Mercedes-Benz was one of the first car companies to sign an agreement to use the base for testing, followed by Bosch and Volkswagen. Lucid was the first startup to discover the site, early in 2016. By the end of 2017, Crows Landing had hosted around 260 automotive test days, as well as numerous club days for owners of luxury and sports cars.

But the glory days for Crows Landing as a clandestine autonomous testing ground could be numbered. Self-driving technologies are quickly improving, and states like Florida, Michigan, and Arizona have few restrictions on testing automated vehicles in public. Bookings by self-driving car companies for 2017 were about 20 percent lower than 2016.

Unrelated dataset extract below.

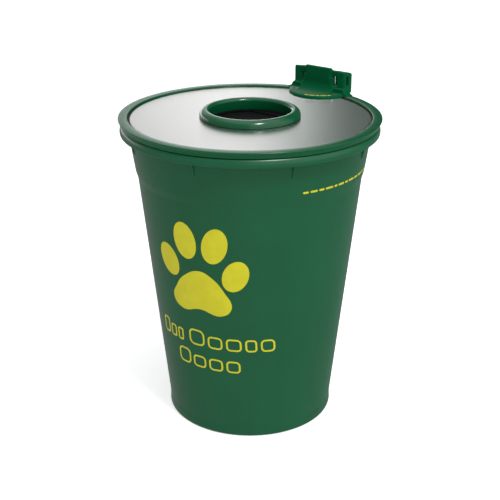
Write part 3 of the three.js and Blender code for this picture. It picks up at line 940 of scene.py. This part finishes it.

That does not worry Keith Boggs unduly. Stanislaus County has a long-term plan to turn Crows Landing into an industrial business park, complete with an airstrip for tech tycoons to fly planes (or possibly electric-drone taxis) to the Bay Area in under half an hour.

“We’re happy to have reputable tech-based testing on site for the next few years,” he says. “And we like to think that as we start to put infrastructure in the ground, some of those automotive relationships could turn into corporate entities and job creation.”

Editor’s note: This story was updated on 01 February 2018.